Tagg Romney has more business experience. A graduate of Harvard Business School, he had recently worked as a marketing executive for the Los Angeles Dodgers, as well as at Reebok.
When the partners drew up a lengthy list of potential investors, many were political acquaintances, they said, but others were not. “I discussed our fund with people that I had a relationship of trust with, people I had either worked with or knew personally,” Mr. Zwick said. “Of course I cast the net far and wide.”
Mr. Miller, who attended the dinner at Torrey Pines in March 2008, was one of Solamere’s first targets. The chief executive of National Beef Packing until 2009, Mr. Miller had been a national finance co-chairman for the 2008 Romney campaign. He has homes in Deer Valley and the La Jolla section of San Diego, near the Romneys’ vacation homes, and is a longtime family friend.
Mr. Miller signed on with the firm in May 2008, as an investor and an operating partner. That same month, he also became among the first to donate $5,000 to Mr. Romney’s leadership PAC.
Two other Solamere investors are Scott Frantz, a venture capitalist and fund-raiser for the Romney campaigns in 2008 and 2012, and Mark Chapin Johnson, a former health care executive who donated $73,000 to state political action committees affiliated with Mr.
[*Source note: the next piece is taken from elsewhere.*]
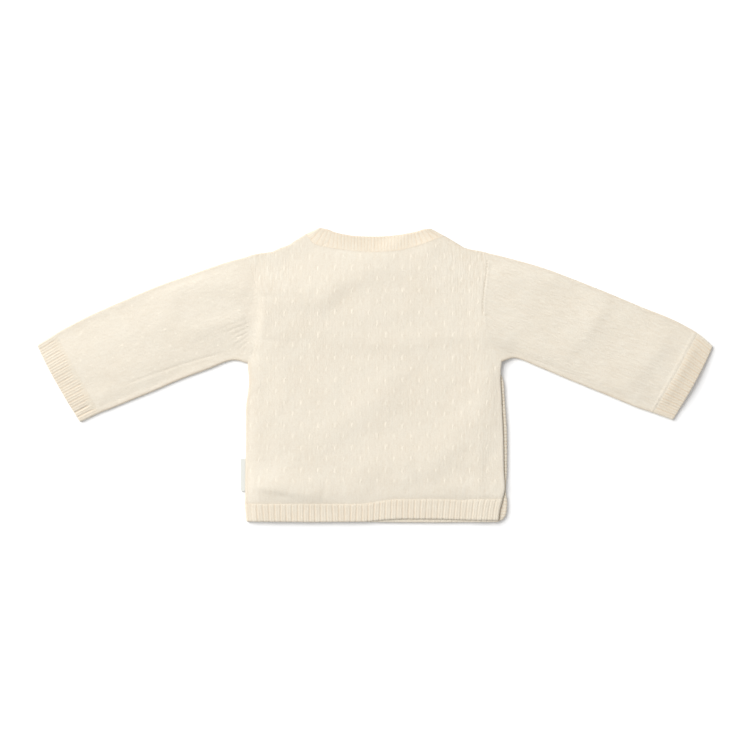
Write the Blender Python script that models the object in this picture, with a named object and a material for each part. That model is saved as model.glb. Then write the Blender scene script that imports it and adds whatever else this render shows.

Romney in 2006.
Another investor was Meg Whitman, the former eBay chief executive and a national finance co-chairwoman of the 2008 campaign. She invested more than $1 million, according to financial disclosures, and was a featured speaker at Solamere’s investor conference last year.
Matt Blunt, the former Missouri governor who backed Mr. Romney in 2008, is a senior adviser to Solamere, as is Mitt Romney’s brother, Scott, a lawyer.
Despite the web of associations with his father’s political world, Tagg Romney said he and Mr. Zwick knew only five of Solamere’s investors solely from the campaign. He said other investors — including two N.F.L. quarterbacks, several Nascar drivers, nine heads of private equity firms, the father of one of Tagg Romney’s former girlfriends, and Lee Scott, the former head of Wal-Mart — came from introductions or acquaintances beyond politics.
Mr. Romney acknowledged that some might have also backed his father, but insisted they did not view their investments as another way to show political support. “The reason people invested in us is that they liked our strategies,” he said.
Yet, several private equity executives said that what the Solamere partners accomplished — given the tough economy and their limited experience — would have been nearly impossible without their connections. Antoine Dréan, founder of Triago, which raises money for private equity firms, said that given Mitt Romney’s success at Bain, “even without the politics attached to it, the name opens doors.”
The Romneys’ $10 million investment in Solamere came through Ann Romney’s blind trust, which was set up when Mr. Romney became governor.
Brad Malt, a Boston lawyer who administers the trust, said he invested in Solamere without consulting Mitt Romney. Mr. Malt said he liked Solamere’s diversified approach and while he could have invested in more-established funds, his decision came down to knowing the founders. “I had confidence in their talents, integrity and intellect,” he said.
A New Venture
Since the firm’s investment decisions are not publicly disclosed, they are difficult to assess. But in mid-2009, when the three Solamere Capital founders and some of their investors made a $100,000 personal investment in a North Carolina financial advisory firm, a news release announced the deal. It quoted Tagg Romney lauding the “all-star lineup” of financial advisers at the new firm, which took the name Solamere Advisors.
All but one of the firm’s 11 employees, however, had come from the Charlotte office of Stanford Financial Group, which federal officials had closed earlier that year for selling sham certificates of deposit financed through a multibillion-dollar Ponzi scheme. Solamere’s executives said that Solamere Advisors’ employees had been with Stanford only briefly and knew nothing about the fraud.
The court-appointed receiver for Stanford, however, has filed a federal lawsuit contending that former Stanford employees ignored warning signs of the fraud, and seeking to recover money from more than 300 of them, including three Solamere Advisors founders. The three, Timothy Bambauer, Deems May and Brandon Phillips, were at Stanford just over a year and received incentive compensation derived from proceeds of the bogus C.D.’s, according to court filings.
Mr. Bambauer, who was a managing partner of Solamere Advisors but left the firm last year, earned commissions and bonuses totaling more than $210,000 from actually selling the C.D.’s. Records show that he sold at least 48 fraudulent C.D.’s to 37 customers, totaling more than $13 million, said Kevin Sadler, the lead lawyer for the receiver.
Herman Stone, 70, a Charlotte businessman, said he put $2 million into a C.D. after Mr. Bambauer and his assistant, Mr. Phillips, vouched for it. “They said, ‘Mr. Stone, this is so safe,’ ” he said, adding that he plans to sue.
Mr. Bambauer declined to comment through a lawyer. A spokesman at Solamere Advisors said Mr. Phillips “had absolutely no involvement in the recommendation or sale” of Stanford C.D.’s. Mr. May did not return a call.
Tagg Romney emphasized that his father did not invest in the advisory firm. But the potential for fallout illustrates the double-edged nature of Solamere Capital’s ties to the Romney world.
“We don’t want to get the campaign mixed up with other things,” Tagg Romney said. “We’ve done our best to separate the two, because they’re separate.”